──────── EXERCISE DATA

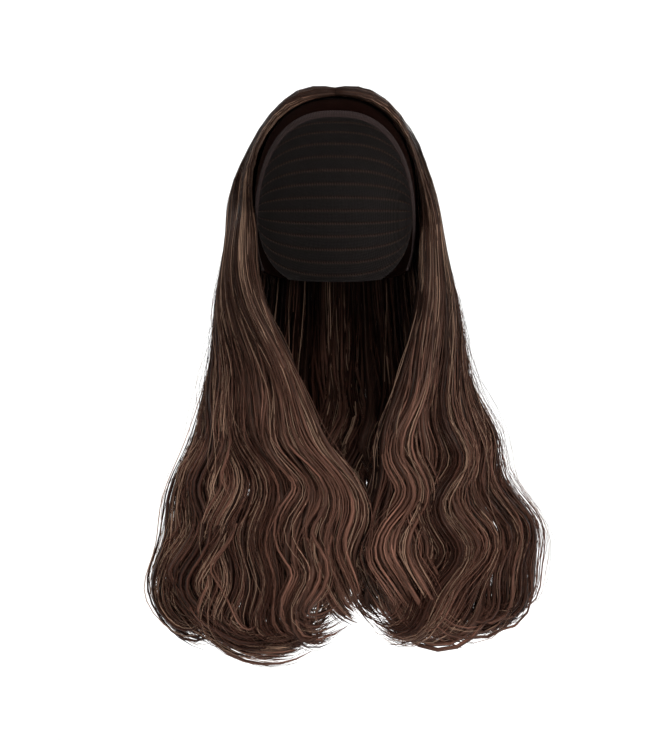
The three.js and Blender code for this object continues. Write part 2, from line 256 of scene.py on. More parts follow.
def crownRadius(direction):
    # from the head's middle out to the outer form of the hair over the cap
    low = np.full(direction.shape[:-1], crownForm["nearest"])
    high = np.full(direction.shape[:-1], crownForm["furthest"])
    for _ in range(crownForm["rounds"]):
        radius = (low + high) / 2
        p = middle + direction * radius[..., None]
        drop = (crownForm["above"] - p[..., 2]) / (crownForm["above"] + crownForm["drop"])
        share = np.clip(drop, 0, 1)
        towardsFace = smooth(-p[..., 1] / head["halfDepth"], crownForm["thinFrom"], crownForm["thinTo"])
        narrower = 1 - crownForm["thinner"] * towardsFace * (1 - crownForm["fuller"] * share ** 2)
        wide = np.interp(share, crownDrops, crownAcross) * crownForm["halfWidth"] * narrower
        deep = np.interp(share, crownDrops, crownDeep) * crownForm["halfDepth"]
        fill = (p[..., 0] / wide) ** 2 + ((p[..., 1] - crownForm["setBack"]) / deep) ** 2
        inside = (fill < 1) & (drop > 0)
        low, high = np.where(inside, radius, low), np.where(inside, high, radius)
    return (low + high) / 2


def curtain(name, over, down):
    # the middle surface of a fall, with its level directions along it and out of it
    fall = falls[name]
    if name == "back":
        edge = spline(fall["across"], down) * reach
        nearX, nearY = -edge, spline(fall["behind"], down) * behind
        farX, farY = edge, nearY
        bow = (spline(fall["middle"], down) - spline(fall["behind"], down)) * behind
    else:
        nearX, nearY = spline(fall["nearX"], down) * reach, -spline(fall["nearY"], down) * forward
        farX, farY = spline(fall["farX"], down) * reach, -spline(fall["farY"], down) * forward
        bow = spline(fall["bow"], down) * reach
    middleX, middleY = (nearX + farX) / 2, (nearY + farY) / 2
    chord = np.hypot(farX - nearX, farY - nearY)
    sideX, sideY = (farX - nearX) / chord, (farY - nearY) / chord
    outX, outY = sideY, -sideX
    turned = np.where(outX * middleX + outY * middleY < 0, -1, 1)
    outX, outY = outX * turned, outY * turned
    rounded = np.minimum(1, 2 * bow / chord)
    turn = math.pi * over
    acrossShare = (1 - rounded) * (2 * over - 1) - rounded * np.cos(turn)
    bowShare = (1 - rounded) * 4 * over * (1 - over) + rounded * np.sin(turn)
    slope = (1 - rounded) * 4 * (1 - 2 * over) + rounded * math.pi * np.cos(turn)
    run = ((1 - rounded) * 2 + rounded * math.pi * np.sin(turn)) * chord / 2
    run = np.maximum(run, leastRun * chord)
    normal = unit(np.stack([outX * run - sideX * slope * bow, outY * run - sideY * slope * bow], -1))
    x = middleX + sideX * acrossShare * chord / 2 + outX * bow * bowShare
    y = middleY + sideY * acrossShare * chord / 2 + outY * bow * bowShare
    # kept clear of the head, where it passes beside it
    thick = spline(fall["thick"], down) * fallThick
    clear = capFacts["wall"] + band["seam"] + thick / 2
    up = fallTop - down * fallLength
    wider = 1 + head["widerBehind"] * y / head["halfWidth"]
    power = head["roundness"]
    overHead = np.minimum(np.abs((up + head["above"]) / (head["below"] + clear)) ** power, 1)
    taken = np.abs(x / wider / (head["halfWidth"] + clear)) ** power
    taken = taken + np.abs(y / (head["halfDepth"] + clear)) ** power
    push = np.maximum(1, ((1 - overHead) / taken) ** (1 / power))
    flat = np.zeros_like(x)
    at = np.stack([x * push, y * push, up + flat], -1)
    side = np.stack([normal[..., 1], -normal[..., 0], flat], -1)
    along = np.where((side[..., 0] * sideX + side[..., 1] * sideY)[..., None] < 0, -1, 1)
    return at, side * along, np.stack([normal[..., 0], normal[..., 1], flat], -1), thick


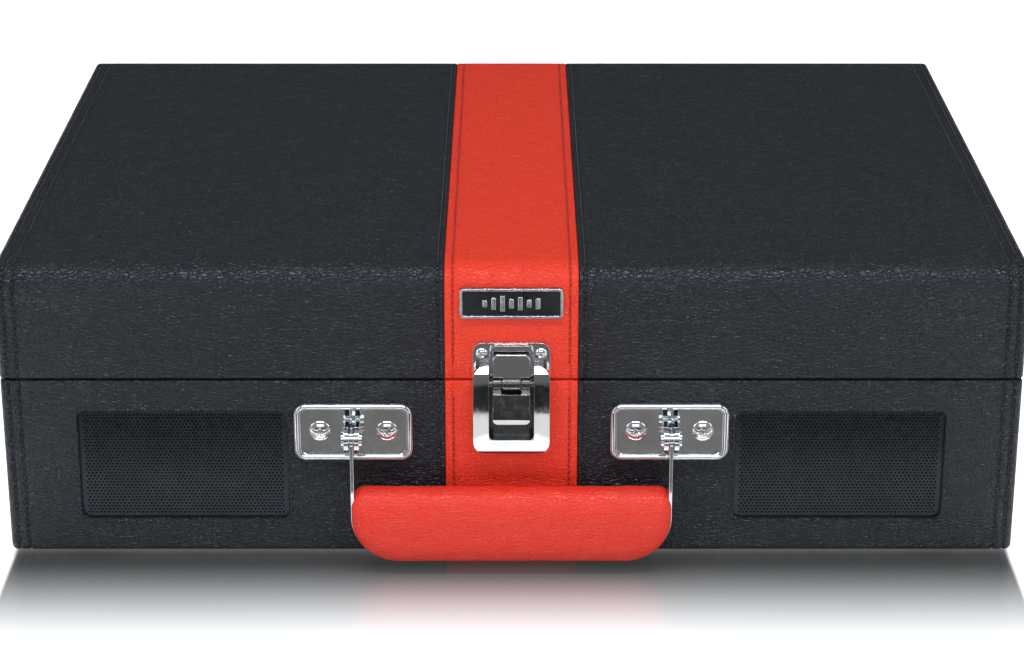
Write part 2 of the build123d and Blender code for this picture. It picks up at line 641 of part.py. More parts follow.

────────────────

▶ **TASK GOAL**: Pull out every line holding "this" from the records above, and copy it.

▶ **EXERCISE RESULT**:
The three.js and Blender code for this object continues. Write part 2, from line 256 of scene.py on. More parts follow.
Write part 2 of the build123d and Blender code for this picture. It picks up at line 641 of part.py. More parts follow.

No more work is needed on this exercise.